*Information shown*:
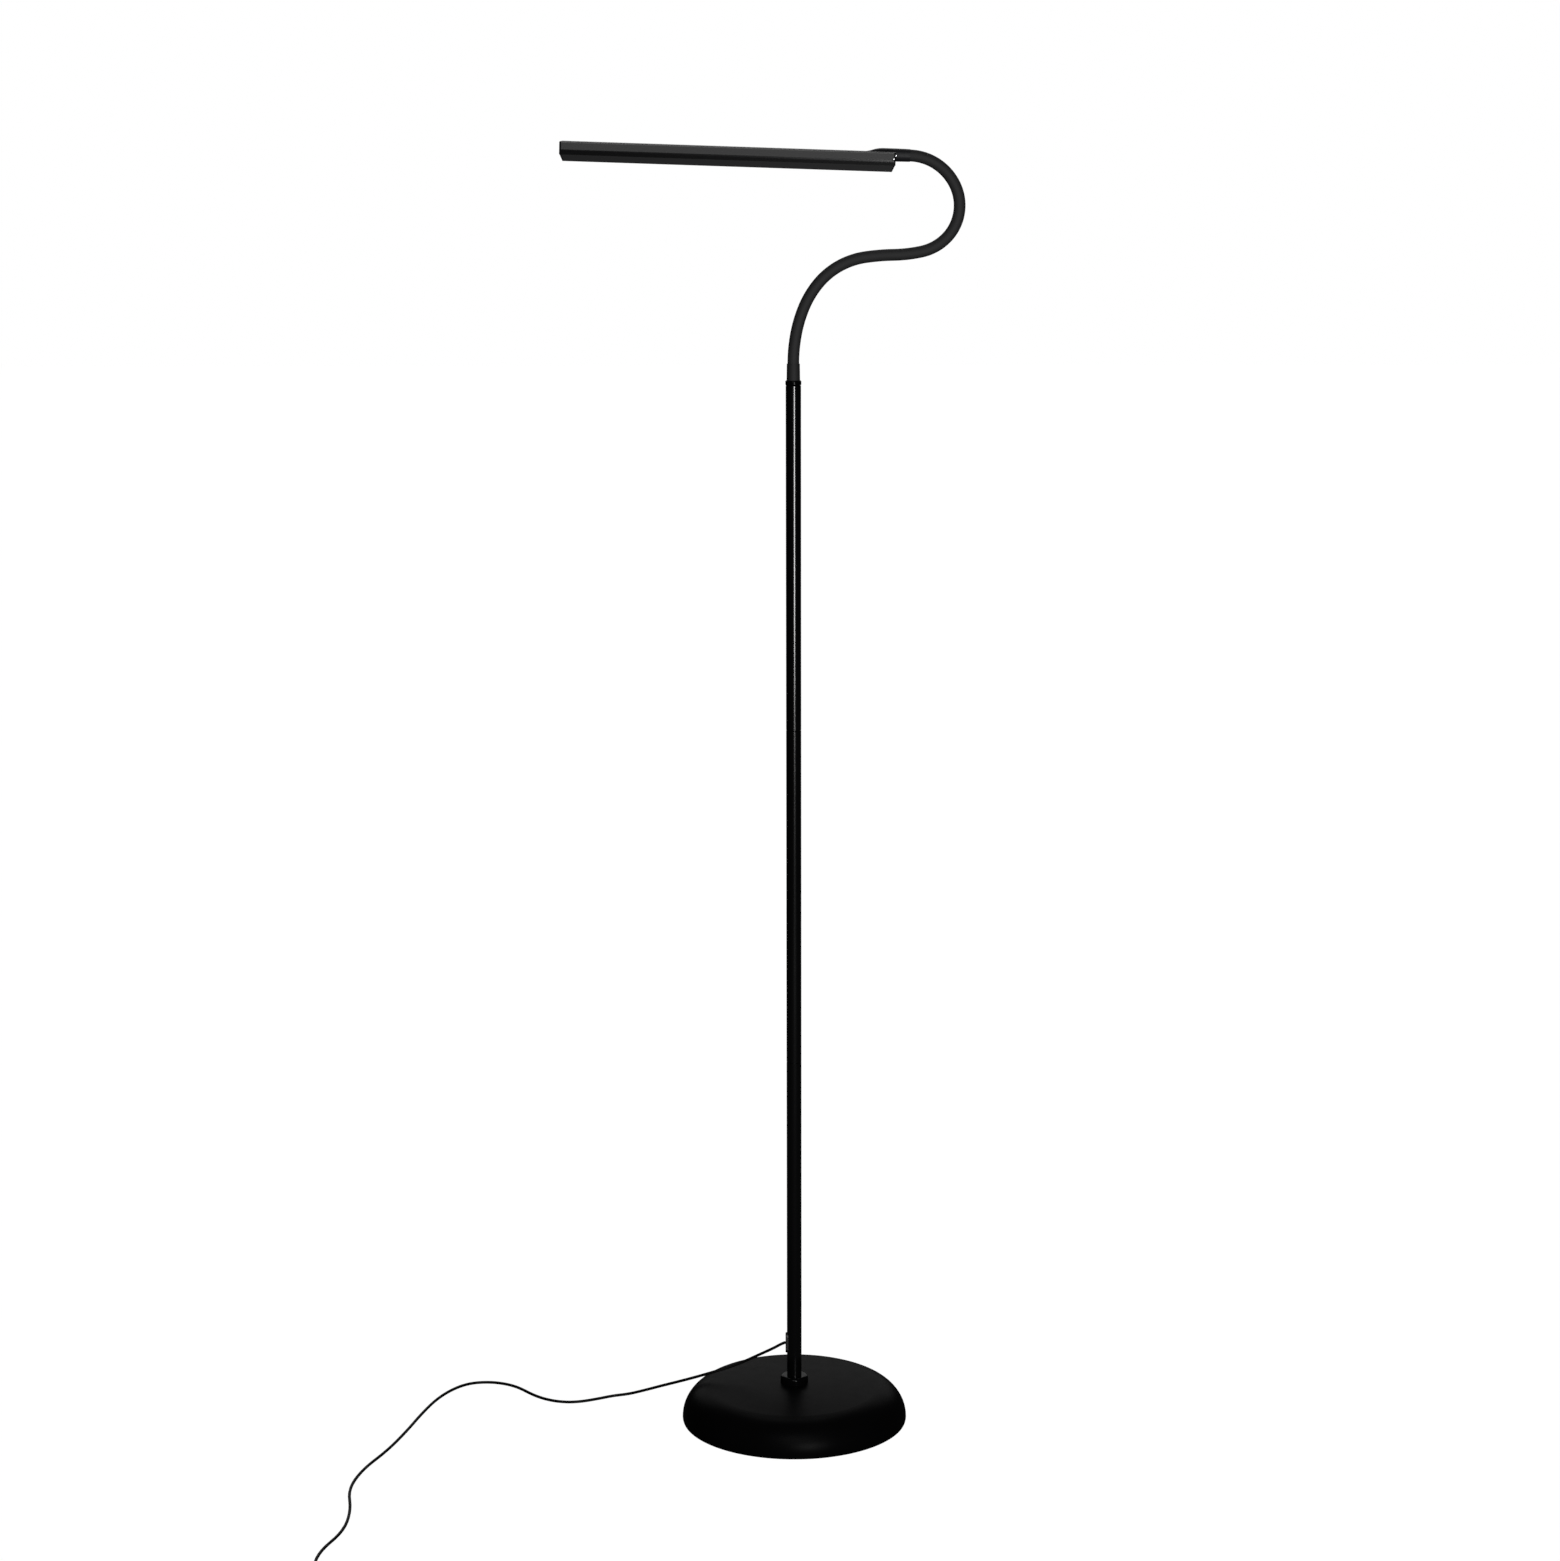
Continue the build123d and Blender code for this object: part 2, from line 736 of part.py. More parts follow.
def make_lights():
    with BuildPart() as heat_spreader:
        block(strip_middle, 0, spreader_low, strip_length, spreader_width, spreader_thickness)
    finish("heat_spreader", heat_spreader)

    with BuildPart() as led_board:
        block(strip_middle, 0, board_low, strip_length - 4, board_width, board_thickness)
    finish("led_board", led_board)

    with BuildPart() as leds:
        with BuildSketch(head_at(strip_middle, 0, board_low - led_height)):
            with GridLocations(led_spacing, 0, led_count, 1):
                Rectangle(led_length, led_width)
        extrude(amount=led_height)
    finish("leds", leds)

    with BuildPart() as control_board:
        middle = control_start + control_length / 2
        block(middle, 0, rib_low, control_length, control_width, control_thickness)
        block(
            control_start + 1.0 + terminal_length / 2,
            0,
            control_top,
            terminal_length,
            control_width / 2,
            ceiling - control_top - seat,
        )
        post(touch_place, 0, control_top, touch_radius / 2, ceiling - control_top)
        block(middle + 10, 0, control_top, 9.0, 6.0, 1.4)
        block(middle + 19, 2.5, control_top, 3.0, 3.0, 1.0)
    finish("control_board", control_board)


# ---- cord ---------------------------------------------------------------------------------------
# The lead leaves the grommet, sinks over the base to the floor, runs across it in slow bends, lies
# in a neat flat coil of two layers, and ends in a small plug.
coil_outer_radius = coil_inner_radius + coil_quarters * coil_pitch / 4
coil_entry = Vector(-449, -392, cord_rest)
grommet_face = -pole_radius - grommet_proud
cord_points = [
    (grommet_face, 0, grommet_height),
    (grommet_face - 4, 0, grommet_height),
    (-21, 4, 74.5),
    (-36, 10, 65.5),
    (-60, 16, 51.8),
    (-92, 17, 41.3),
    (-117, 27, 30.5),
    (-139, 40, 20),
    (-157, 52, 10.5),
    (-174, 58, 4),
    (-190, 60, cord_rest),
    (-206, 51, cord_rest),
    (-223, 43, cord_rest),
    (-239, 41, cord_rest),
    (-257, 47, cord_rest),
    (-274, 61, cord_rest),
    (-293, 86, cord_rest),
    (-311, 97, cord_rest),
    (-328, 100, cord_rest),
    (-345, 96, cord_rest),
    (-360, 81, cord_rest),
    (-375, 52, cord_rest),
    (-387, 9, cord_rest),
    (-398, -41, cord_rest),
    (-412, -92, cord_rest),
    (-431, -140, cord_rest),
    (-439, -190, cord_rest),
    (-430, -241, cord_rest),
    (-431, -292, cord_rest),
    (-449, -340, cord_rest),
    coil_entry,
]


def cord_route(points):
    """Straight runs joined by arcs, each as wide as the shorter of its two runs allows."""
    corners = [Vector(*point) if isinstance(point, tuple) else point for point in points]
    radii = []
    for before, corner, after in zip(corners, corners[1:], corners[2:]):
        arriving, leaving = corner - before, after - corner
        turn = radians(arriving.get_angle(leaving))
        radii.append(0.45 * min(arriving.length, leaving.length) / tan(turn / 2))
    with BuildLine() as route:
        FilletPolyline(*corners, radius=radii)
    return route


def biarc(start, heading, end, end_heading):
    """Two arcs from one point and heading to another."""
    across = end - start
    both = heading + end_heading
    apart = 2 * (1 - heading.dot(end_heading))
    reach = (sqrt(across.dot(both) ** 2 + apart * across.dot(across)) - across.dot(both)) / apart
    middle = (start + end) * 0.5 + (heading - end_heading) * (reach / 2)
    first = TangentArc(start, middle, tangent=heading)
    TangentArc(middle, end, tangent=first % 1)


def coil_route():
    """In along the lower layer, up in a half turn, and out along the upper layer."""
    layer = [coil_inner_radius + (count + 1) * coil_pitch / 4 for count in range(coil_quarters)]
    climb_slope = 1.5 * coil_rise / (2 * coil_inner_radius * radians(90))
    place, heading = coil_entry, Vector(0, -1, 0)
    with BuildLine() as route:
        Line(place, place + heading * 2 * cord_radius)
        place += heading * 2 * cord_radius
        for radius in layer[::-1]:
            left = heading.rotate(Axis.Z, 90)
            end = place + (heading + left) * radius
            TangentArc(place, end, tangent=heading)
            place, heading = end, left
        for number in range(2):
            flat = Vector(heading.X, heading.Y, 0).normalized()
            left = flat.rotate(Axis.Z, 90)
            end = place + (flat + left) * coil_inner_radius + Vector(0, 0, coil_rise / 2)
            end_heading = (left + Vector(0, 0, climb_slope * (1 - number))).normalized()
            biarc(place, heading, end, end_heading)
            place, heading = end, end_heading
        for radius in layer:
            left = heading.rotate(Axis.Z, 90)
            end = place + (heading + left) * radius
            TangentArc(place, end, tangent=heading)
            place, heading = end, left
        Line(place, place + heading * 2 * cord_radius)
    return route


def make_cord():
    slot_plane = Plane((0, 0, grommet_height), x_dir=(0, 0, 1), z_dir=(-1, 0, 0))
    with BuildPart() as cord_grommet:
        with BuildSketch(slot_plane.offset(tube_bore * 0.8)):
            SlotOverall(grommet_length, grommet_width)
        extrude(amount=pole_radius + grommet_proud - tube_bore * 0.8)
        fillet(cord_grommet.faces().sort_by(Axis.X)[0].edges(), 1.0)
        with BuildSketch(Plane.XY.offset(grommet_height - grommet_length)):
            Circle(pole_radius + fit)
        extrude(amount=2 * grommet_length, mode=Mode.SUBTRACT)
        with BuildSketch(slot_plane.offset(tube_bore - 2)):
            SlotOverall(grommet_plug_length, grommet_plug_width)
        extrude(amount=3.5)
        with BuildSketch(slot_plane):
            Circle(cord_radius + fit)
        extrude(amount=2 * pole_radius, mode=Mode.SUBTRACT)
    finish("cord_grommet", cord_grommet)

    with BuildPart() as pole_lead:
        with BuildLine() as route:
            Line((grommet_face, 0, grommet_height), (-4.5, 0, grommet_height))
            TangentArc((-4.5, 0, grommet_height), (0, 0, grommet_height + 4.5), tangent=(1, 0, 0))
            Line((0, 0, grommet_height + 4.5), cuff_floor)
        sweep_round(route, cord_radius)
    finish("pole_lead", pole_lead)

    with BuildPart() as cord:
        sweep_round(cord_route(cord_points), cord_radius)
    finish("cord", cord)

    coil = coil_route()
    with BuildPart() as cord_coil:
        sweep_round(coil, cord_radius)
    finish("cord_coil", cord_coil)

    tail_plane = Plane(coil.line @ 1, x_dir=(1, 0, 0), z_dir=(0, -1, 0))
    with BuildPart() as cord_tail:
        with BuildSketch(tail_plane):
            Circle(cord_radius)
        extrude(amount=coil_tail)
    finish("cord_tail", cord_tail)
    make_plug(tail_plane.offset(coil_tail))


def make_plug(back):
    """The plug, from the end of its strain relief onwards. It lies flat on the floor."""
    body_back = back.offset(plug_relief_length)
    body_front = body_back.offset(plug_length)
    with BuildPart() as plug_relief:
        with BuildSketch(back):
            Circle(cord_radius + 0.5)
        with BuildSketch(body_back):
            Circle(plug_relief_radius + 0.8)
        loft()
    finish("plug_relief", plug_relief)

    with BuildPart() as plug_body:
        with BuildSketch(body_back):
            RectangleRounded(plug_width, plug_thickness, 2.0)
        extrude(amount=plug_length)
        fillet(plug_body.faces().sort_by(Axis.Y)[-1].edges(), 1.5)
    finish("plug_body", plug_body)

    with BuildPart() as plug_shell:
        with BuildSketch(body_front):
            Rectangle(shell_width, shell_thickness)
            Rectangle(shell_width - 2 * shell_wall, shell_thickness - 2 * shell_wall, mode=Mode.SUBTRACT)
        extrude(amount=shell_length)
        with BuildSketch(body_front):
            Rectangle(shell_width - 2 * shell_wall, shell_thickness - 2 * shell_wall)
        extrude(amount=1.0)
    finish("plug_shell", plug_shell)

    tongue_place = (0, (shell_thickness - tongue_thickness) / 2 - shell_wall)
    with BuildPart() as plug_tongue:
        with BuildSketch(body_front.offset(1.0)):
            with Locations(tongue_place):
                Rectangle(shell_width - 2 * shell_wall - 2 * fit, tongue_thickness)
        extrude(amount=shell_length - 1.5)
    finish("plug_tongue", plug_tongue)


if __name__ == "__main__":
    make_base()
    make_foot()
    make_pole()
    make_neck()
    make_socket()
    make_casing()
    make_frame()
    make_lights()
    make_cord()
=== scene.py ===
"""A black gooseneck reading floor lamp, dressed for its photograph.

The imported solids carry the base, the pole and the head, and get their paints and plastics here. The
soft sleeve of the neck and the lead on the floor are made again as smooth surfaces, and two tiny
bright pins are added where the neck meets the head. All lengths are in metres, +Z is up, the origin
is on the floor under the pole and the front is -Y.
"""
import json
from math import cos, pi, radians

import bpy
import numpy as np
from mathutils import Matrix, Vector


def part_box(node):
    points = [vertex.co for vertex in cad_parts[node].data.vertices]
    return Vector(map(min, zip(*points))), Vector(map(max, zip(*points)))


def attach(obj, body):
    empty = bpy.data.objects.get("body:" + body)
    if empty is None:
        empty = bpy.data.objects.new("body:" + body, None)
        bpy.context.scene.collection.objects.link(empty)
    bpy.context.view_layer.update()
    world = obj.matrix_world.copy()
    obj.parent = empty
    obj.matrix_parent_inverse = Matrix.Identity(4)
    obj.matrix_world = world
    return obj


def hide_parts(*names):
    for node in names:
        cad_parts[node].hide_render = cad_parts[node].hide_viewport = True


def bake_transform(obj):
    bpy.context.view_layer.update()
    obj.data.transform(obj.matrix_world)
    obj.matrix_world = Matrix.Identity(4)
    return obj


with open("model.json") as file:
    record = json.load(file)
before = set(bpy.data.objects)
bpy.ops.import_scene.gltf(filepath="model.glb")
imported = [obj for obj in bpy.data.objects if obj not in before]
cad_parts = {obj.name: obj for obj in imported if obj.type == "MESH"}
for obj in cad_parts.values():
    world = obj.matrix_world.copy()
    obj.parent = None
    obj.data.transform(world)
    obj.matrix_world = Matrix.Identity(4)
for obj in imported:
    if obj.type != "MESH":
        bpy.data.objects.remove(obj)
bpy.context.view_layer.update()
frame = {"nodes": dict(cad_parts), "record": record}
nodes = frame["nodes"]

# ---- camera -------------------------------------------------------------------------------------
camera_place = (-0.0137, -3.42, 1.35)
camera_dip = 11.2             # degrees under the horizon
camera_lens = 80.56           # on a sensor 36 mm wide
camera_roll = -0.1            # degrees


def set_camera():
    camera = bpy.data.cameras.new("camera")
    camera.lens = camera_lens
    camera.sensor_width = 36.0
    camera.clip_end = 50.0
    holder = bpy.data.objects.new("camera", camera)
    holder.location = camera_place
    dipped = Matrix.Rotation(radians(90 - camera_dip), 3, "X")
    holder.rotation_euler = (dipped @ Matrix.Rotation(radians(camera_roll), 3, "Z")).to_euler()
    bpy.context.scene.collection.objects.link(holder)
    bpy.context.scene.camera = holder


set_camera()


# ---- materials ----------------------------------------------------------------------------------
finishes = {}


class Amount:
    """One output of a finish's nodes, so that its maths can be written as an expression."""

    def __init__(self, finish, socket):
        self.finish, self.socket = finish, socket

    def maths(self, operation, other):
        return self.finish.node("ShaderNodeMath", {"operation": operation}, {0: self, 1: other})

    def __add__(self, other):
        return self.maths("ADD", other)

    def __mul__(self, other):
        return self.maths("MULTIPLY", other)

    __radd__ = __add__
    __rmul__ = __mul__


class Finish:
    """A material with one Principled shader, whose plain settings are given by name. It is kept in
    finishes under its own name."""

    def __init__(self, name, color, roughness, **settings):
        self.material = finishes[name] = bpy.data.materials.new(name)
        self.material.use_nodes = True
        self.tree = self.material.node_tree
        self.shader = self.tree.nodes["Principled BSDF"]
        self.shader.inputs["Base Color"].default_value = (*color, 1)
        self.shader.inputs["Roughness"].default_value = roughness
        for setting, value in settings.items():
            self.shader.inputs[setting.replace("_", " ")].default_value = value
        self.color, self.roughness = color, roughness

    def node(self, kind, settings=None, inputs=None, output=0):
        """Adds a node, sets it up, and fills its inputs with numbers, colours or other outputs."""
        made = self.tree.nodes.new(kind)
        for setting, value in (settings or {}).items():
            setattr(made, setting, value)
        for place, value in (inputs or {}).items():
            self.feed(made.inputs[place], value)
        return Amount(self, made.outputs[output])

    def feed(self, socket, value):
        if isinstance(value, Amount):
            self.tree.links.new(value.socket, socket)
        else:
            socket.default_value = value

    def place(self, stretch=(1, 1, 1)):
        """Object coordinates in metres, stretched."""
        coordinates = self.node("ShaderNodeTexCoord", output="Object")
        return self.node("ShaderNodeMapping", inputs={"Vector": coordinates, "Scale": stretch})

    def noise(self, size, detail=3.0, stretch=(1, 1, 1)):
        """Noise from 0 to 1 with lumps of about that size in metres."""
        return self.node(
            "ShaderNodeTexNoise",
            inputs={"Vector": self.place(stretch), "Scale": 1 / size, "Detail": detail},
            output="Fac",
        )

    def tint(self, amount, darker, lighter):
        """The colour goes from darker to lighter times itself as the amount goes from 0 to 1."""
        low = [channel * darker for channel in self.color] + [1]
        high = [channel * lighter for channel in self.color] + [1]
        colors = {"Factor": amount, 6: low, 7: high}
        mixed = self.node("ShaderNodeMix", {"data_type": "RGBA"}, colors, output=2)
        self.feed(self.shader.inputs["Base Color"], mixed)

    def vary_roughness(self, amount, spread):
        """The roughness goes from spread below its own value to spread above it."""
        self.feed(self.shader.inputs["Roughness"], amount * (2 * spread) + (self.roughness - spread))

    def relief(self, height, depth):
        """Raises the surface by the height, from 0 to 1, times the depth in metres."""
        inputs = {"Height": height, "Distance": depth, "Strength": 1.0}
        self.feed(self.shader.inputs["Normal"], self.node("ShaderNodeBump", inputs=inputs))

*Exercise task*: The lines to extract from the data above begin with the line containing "make_pole()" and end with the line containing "points = [vertex.co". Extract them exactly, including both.

*Final answer*:
    make_pole()
    make_neck()
    make_socket()
    make_casing()
    make_frame()
    make_lights()
    make_cord()
=== scene.py ===
"""A black gooseneck reading floor lamp, dressed for its photograph.

The imported solids carry the base, the pole and the head, and get their paints and plastics here. The
soft sleeve of the neck and the lead on the floor are made again as smooth surfaces, and two tiny
bright pins are added where the neck meets the head. All lengths are in metres, +Z is up, the origin
is on the floor under the pole and the front is -Y.
"""
import json
from math import cos, pi, radians

import bpy
import numpy as np
from mathutils import Matrix, Vector


def part_box(node):
    points = [vertex.co for vertex in cad_parts[node].data.vertices]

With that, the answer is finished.